- **What needs to be done**
Exactly the lines from the one that contains "main_top();" to the one that contains "zip(*points))), Vector(map(max, zip(*points)))", both lines included, should be copied, and no others.

- **Supplied material**
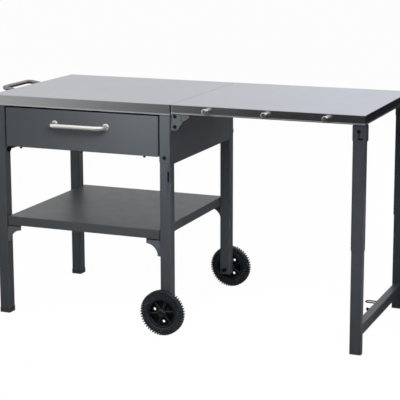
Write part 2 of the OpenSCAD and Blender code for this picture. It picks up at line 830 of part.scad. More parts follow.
// Tyre: round-shouldered band with a raised ring on each side, and lugs over its shoulders
module wheel_tyre() {
    carcass = wheel_size / 2 - lug_height;
    shoulder = 6;
    half = tyre_width / 2;
    lug_width = PI * wheel_size / lug_count * 0.52;
    lug_top = sqrt(pow(wheel_size / 2, 2) - pow(lug_width / 2, 2));
    lug_root = carcass - 9;
    ring_radius = rim_size / 2 + 12;
    rotate_extrude($fn = 96) {
        translate([rim_size / 2, -half]) square([carcass - shoulder - rim_size / 2, tyre_width]);
        translate([rim_size / 2, -half + shoulder])
            square([carcass - rim_size / 2, tyre_width - 2 * shoulder]);
        for (side = [-1, 1]) {
            translate([carcass - shoulder, side * (half - shoulder)]) circle(r = shoulder);
            translate([ring_radius, side * half]) circle(r = 1.4);
        }
    }
    for (i = [0:lug_count - 1]) rotate([0, 0, -90 + i * 360 / lug_count])
        translate([lug_root, -lug_width / 2, -half + 0.6])
            cube([lug_top - lug_root, lug_width, tyre_width - 1.2]);
}

// Domed cap over the outer end of the hub
module wheel_cap() {
    radius = hub_size / 2;
    rise = 6.5;
    translate([0, 0, hub_length / 2]) difference() {
        rotate_extrude() {
            square([radius, rise - 3]);
            square([radius - 3, rise]);
            translate([radius - 3, rise - 3]) intersection() {
                circle(r = 3);
                square(3);
            }
        }
        translate([0, 0, -1]) cylinder(r = radius - 4, h = rise - 1);
    }
}

module front_wheel_rim() { color(BLACK) on_front_axle() wheel_rim(); }
module front_wheel_tyre() { color(BLACK) on_front_axle() wheel_tyre(); }
module front_wheel_cap() { color(BLACK) on_front_axle() wheel_cap(); }
module rear_wheel_rim() { color(BLACK) on_rear_axle() wheel_rim(); }
module rear_wheel_tyre() { color(BLACK) on_rear_axle() wheel_tyre(); }
module rear_wheel_cap() { color(BLACK) on_rear_axle() wheel_cap(); }

module leaf_top() {
    color(STEEL) translate([(leaf_left + leaf_right) / 2, 0, top_height])
        worktop(leaf_length, leaf_apron);
}

module leaf_braces() {
    brace_length = leaf_length - 2 * brace_end_gap;
    color(STEEL) for (side = [-1, 1])
        translate([(leaf_left + leaf_right) / 2, side * brace_offset, under_top])
            hat_brace(brace_length, brace_width, brace_drop);
}

// Mushroom hook on the leaf's apron: a waisted neck with a dished disc
module tool_hook(index) {
    rim = 3;
    flare = 2.5;
    disc_z = hook_reach - rim;
    translate([(leaf_left + leaf_right) / 2 + index * hook_pitch, front, top_height - leaf_apron / 2])
        rotate([90, 0, 0]) rotate_extrude() {
            square([hook_neck / 2, hook_reach - 1]);
            square([hook_neck / 2 + flare, 2]);
            polygon([[0, disc_z - flare], [hook_neck / 2, disc_z - flare],
                     [hook_disc / 2 - rim / 2, disc_z], [0, disc_z]]);
            translate([0, disc_z]) square([hook_disc / 2 - rim / 2, rim - 0.5]);
            translate([hook_disc / 2 - rim / 2, disc_z + rim / 2]) circle(d = rim);
            square([hook_neck / 2, hook_reach]);
        }
}

module left_tool_hook() { color(SATIN) tool_hook(-1); }
module middle_tool_hook() { color(SATIN) tool_hook(0); }
module right_tool_hook() { color(SATIN) tool_hook(1); }

// Front leg bracket: two cheeks and a stop web round the head of the sleeve, with a neck up to the leaf
bracket_gap = 0.3;
cheek_inside = sleeve_depth / 2 + bracket_gap;
cheek_outside = cheek_inside + bracket_plate;
web_inside = sleeve_width / 2 + bracket_gap;

module leg_bracket() {
    cheek_top = leaf_apron_bottom - 1.5 - leg_pin_z;
    cheek_drop = 36;
    corner = 6;
    neck_left = 20;
    neck_right = 12;
    slot_width = 4;
    slot_low = -25;
    pocket_left = 4;
    pocket_width = 18;
    pocket_height = 7;
    right = web_inside + bracket_plate;
    left = web_inside;
    neck_top = under_top - leg_pin_z;
    translate([sleeve_x, sleeve_y, leg_pin_z]) {
        for (side = [-1, 1])
            translate([0, side * (cheek_inside + bracket_plate / 2) + bracket_plate / 2, 0])
                rotate([90, 0, 0]) linear_extrude(bracket_plate) difference() {
                    union() {
                        translate([(right - left) / 2, (cheek_top - cheek_drop) / 2])
                            rounded_rect(right + left, cheek_top + cheek_drop, corner);
                        translate([0, -cheek_drop]) square([right, 2 * corner]);
                        translate([-neck_left, 0]) square([neck_left + neck_right, neck_top]);
                    }
                    circle(d = leg_pin_size + 2 * fast_gap);
                    if (side < 0) {
                        translate([-slot_width / 2, slot_low]) square([slot_width, -slot_low]);
                        translate([-pocket_left, slot_low - pocket_height + 1])
                            square([pocket_width, pocket_height]);
                    }
                }
        translate([web_inside, -cheek_outside, -cheek_drop])
            cube([bracket_plate, 2 * cheek_outside, cheek_top + cheek_drop - corner]);
        translate([-neck_left, -cheek_outside, neck_top - bracket_plate])
            cube([neck_left + neck_right, 2 * cheek_outside, bracket_plate]);
    }
}

module front_leg_bracket() { color(CHARCOAL) leg_bracket(); }
module rear_leg_bracket() { color(CHARCOAL) mirror([0, 1, 0]) leg_bracket(); }

// Riveted pins through the brackets and the sleeves
module leg_pivot_pins() {
    rivet_head = 1.5;
    color(BLACK) mirrored_in_y() translate([sleeve_x, sleeve_y, leg_pin_z]) {
        rotate([90, 0, 0]) cylinder(d = leg_pin_size, h = 2 * cheek_outside, center = true);
        for (side = [-1, 1]) translate([0, side * (cheek_outside + rivet_head / 2), 0])
            rotate([90, 0, 0]) cylinder(d = leg_pin_size + 4, h = rivet_head, center = true);
    }
}

// Front sleeve: tube with a round head, bored for the pivot pin
module leg_sleeve() {
    head = sleeve_width / 2;
    difference() {
        intersection() {
            translate([sleeve_x, sleeve_y, sleeve_bottom])
                square_tube(sleeve_width, sleeve_depth, leg_pin_z + head - sleeve_bottom,
                            sleeve_wall, 3);
            translate([sleeve_x, sleeve_y + sleeve_depth, leg_pin_z]) rotate([90, 0, 0])
                linear_extrude(2 * sleeve_depth) {
                    circle(r = head, $fn = 96);
                    translate([-head, sleeve_bottom - leg_pin_z])
                        square([2 * head, leg_pin_z - sleeve_bottom]);
                }
        }
        translate([sleeve_x, sleeve_y + sleeve_depth, leg_pin_z]) rotate([90, 0, 0])
            cylinder(d = leg_pin_size + 2 * pivot_gap, h = 2 * sleeve_depth);
    }
}

module front_leg_sleeve() { color(CHARCOAL) leg_sleeve(); }
module rear_leg_sleeve() { color(CHARCOAL) mirror([0, 1, 0]) leg_sleeve(); }

// Bolt heads on the inner faces of the sleeves
module sleeve_bolts() {
    below_pin = 112;
    color(BLACK) mirrored_in_y()
        translate([sleeve_x, sleeve_y + sleeve_depth / 2, leg_pin_z - below_pin])
            rotate([-90, 0, 0]) bolt_cap(bolt_head - 1, bolt_head_height);
}

// Inner tubes that slide in the sleeves
tube_width = sleeve_width - 2 * (sleeve_wall + slide_gap);
tube_depth = sleeve_depth - 2 * (sleeve_wall + slide_gap);
tube_corner = 2;
tube_foot = 5;

module leg_tube() {
    translate([sleeve_x, sleeve_y, tube_foot])
        square_tube(tube_width, tube_depth, sleeve_bottom + tube_overlap - tube_foot,
                    tube_wall, tube_corner);
}

module front_leg_tube() { color(CHARCOAL) leg_tube(); }
module rear_leg_tube() { color(CHARCOAL) mirror([0, 1, 0]) leg_tube(); }

crossbar_x = sleeve_x + tube_width / 2 - crossbar_width / 2;
crossbar_length = -2 * (sleeve_y + tube_depth / 2);

module leg_crossbar() {
    color(CHARCOAL) translate([crossbar_x, crossbar_length / 2, crossbar_z]) rotate([90, 0, 0])
        square_tube(crossbar_width, crossbar_height, crossbar_length, tube_wall, tube_corner);
}

// Plastic plugs under the inner tubes
module leg_tube_feet() {
    plug = 16;
    plug_gap = 0.1;
    plug_side = tube_width - 2 * (tube_wall + plug_gap);
    plug_deep = tube_depth - 2 * (tube_wall + plug_gap);
    color(BLACK) mirrored_in_y() translate([sleeve_x, sleeve_y, 0]) {
        linear_extrude(tube_foot) rounded_rect(tube_width, tube_depth, tube_corner);
        linear_extrude(tube_foot + plug) rounded_rect(plug_side, plug_deep, 0.5);
    }
}

// Wire catch and its peg on the inner face of the crossbar; folded up, they clear the leaf
module crossbar_latch() {
    wire = 5;
    wire_gap = 24;
    arm_y = front + depth * 0.53;
    peg_y = front + depth * 0.385;
    inner_face = crossbar_x - crossbar_width / 2;
    fold_room = under_top - leg_pin_z - (sleeve_x - inner_face);
    straight = fold_room - wire / 2 - 3 - wire_gap / 2;
    wire_z = crossbar_z + crossbar_height / 4;
    peg_size = 14;
    peg_neck = 8;
    peg_length = 17;
    color(BLACK) {
        translate([inner_face, arm_y, wire_z]) {
            for (side = [-1, 1]) translate([0, side * wire_gap / 2, 0])
                rotate([0, -90, 0]) cylinder(d = wire, h = straight);
            translate([-straight, 0, 0]) rotate([0, 0, 90])
                rotate_extrude(angle = 180) translate([wire_gap / 2, 0]) circle(d = wire);
        }
        translate([inner_face, peg_y, wire_z]) rotate([0, -90, 0]) {
            cylinder(d = peg_size, h = 3);
            cylinder(d = peg_neck, h = peg_length);
            translate([0, 0, peg_length / 2]) cylinder(d1 = peg_neck, d2 = peg_size, h = 4);
            translate([0, 0, peg_length / 2 + 4]) cylinder(d1 = peg_size, d2 = peg_neck, h = 4);
        }
    }
}

main_top();
main_top_braces();
front_left_leg();
rear_left_leg();
front_right_leg();
rear_right_leg();
foot_caps();
lower_shelf();
shelf_brace();
front_left_gusset();
rear_left_gusset();
front_right_gusset();
rear_right_gusset();
gusset_bolts();
left_side_panel();
right_side_panel();
back_panel();
left_cabinet_runner();
right_cabinet_runner();
push_handle();
push_handle_rosettes();
front_hinge_bracket();
rear_hinge_bracket();
hinge_pins();
front_axle_bolt();
rear_axle_bolt();
axle_spacers();
frame_bolts();
drawer_front();
drawer_box();
drawer_handle();
drawer_handle_rosettes();
left_drawer_runner();
right_drawer_runner();
drawer_front_screws();
front_wheel_rim();
front_wheel_tyre();
front_wheel_cap();
rear_wheel_rim();
rear_wheel_tyre();
rear_wheel_cap();
leaf_top();
leaf_braces();
front_hinge_arm();
rear_hinge_arm();
hinge_arm_bolts();
left_tool_hook();
middle_tool_hook();
right_tool_hook();
front_leg_bracket();
rear_leg_bracket();
leg_pivot_pins();
front_leg_sleeve();
rear_leg_sleeve();
sleeve_bolts();
front_leg_tube();
rear_leg_tube();
leg_crossbar();
leg_tube_feet();
crossbar_latch();
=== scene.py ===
"""Looks of the grill cart: finishes for its metalwork, and detailed worktops, handles, hooks and wheels.

Everything is in metres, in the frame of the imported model: X runs along the worktops to the
drop leaf, Y from the drawer to the back, and Z up from the floor.
"""

import logging
import math
from collections.abc import Callable
from dataclasses import dataclass, replace
from enum import Enum

import bpy
import numpy as np
from mathutils import Matrix, Vector


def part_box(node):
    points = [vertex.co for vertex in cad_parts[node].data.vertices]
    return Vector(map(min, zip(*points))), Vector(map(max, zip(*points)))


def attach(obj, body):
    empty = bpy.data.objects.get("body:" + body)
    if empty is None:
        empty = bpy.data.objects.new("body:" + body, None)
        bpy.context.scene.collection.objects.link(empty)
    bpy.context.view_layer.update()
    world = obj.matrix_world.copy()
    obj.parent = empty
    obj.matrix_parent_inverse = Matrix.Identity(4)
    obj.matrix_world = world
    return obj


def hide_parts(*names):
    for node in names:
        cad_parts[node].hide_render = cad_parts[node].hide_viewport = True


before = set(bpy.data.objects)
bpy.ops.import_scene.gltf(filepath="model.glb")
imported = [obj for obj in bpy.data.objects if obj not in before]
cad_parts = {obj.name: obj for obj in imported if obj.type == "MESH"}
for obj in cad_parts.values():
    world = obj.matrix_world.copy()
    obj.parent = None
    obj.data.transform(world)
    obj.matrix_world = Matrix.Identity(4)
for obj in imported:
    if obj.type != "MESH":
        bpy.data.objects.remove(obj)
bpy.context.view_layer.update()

LOG = logging.getLogger("grill_cart")
MM = 0.001
TURN = 2 * math.pi


class Body(Enum):
    """The bodies that new pieces ride on."""

    CART = "cart"
    DRAWER = "drawer"
    FRONT_WHEEL = "front_wheel"
    REAR_WHEEL = "rear_wheel"
    LEAF = "leaf"


class Slot(Enum):
    """The record's material slots, which each new piece names; its material comes from its own Finish."""

    WORKTOP = "stainless_worktop"
    DRAWER_PAINT = "drawer_paint"
    CHARCOAL = "charcoal_paint"
    HANDLE = "satin_handle"
    HOOK = "polished_hook"
    RUBBER = "tyre_rubber"
    WHEEL = "wheel_plastic"
    HARDWARE = "black_hardware"


# Shader maths


def operator(operation: str, swapped: bool = False) -> "Callable[[Signal, Signal | float], Signal]":
    """The method behind an arithmetic operator, or behind its reflected form.

    Args:
        operation: the Math node's operation.
        swapped: whether the other value comes first.

    Returns:
        The method.
    """
    def apply(self: "Signal", other: "Signal | float") -> "Signal":
        """Adds the Math node."""
        return self.math(operation, *((other, self) if swapped else (self, other)))

    return apply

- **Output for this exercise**
main_top();
main_top_braces();
front_left_leg();
rear_left_leg();
front_right_leg();
rear_right_leg();
foot_caps();
lower_shelf();
shelf_brace();
front_left_gusset();
rear_left_gusset();
front_right_gusset();
rear_right_gusset();
gusset_bolts();
left_side_panel();
right_side_panel();
back_panel();
left_cabinet_runner();
right_cabinet_runner();
push_handle();
push_handle_rosettes();
front_hinge_bracket();
rear_hinge_bracket();
hinge_pins();
front_axle_bolt();
rear_axle_bolt();
axle_spacers();
frame_bolts();
drawer_front();
drawer_box();
drawer_handle();
drawer_handle_rosettes();
left_drawer_runner();
right_drawer_runner();
drawer_front_screws();
front_wheel_rim();
front_wheel_tyre();
front_wheel_cap();
rear_wheel_rim();
rear_wheel_tyre();
rear_wheel_cap();
leaf_top();
leaf_braces();
front_hinge_arm();
rear_hinge_arm();
hinge_arm_bolts();
left_tool_hook();
middle_tool_hook();
right_tool_hook();
front_leg_bracket();
rear_leg_bracket();
leg_pivot_pins();
front_leg_sleeve();
rear_leg_sleeve();
sleeve_bolts();
front_leg_tube();
rear_leg_tube();
leg_crossbar();
leg_tube_feet();
crossbar_latch();
=== scene.py ===
"""Looks of the grill cart: finishes for its metalwork, and detailed worktops, handles, hooks and wheels.

Everything is in metres, in the frame of the imported model: X runs along the worktops to the
drop leaf, Y from the drawer to the back, and Z up from the floor.
"""

import logging
import math
from collections.abc import Callable
from dataclasses import dataclass, replace
from enum import Enum

import bpy
import numpy as np
from mathutils import Matrix, Vector


def part_box(node):
    points = [vertex.co for vertex in cad_parts[node].data.vertices]
    return Vector(map(min, zip(*points))), Vector(map(max, zip(*points)))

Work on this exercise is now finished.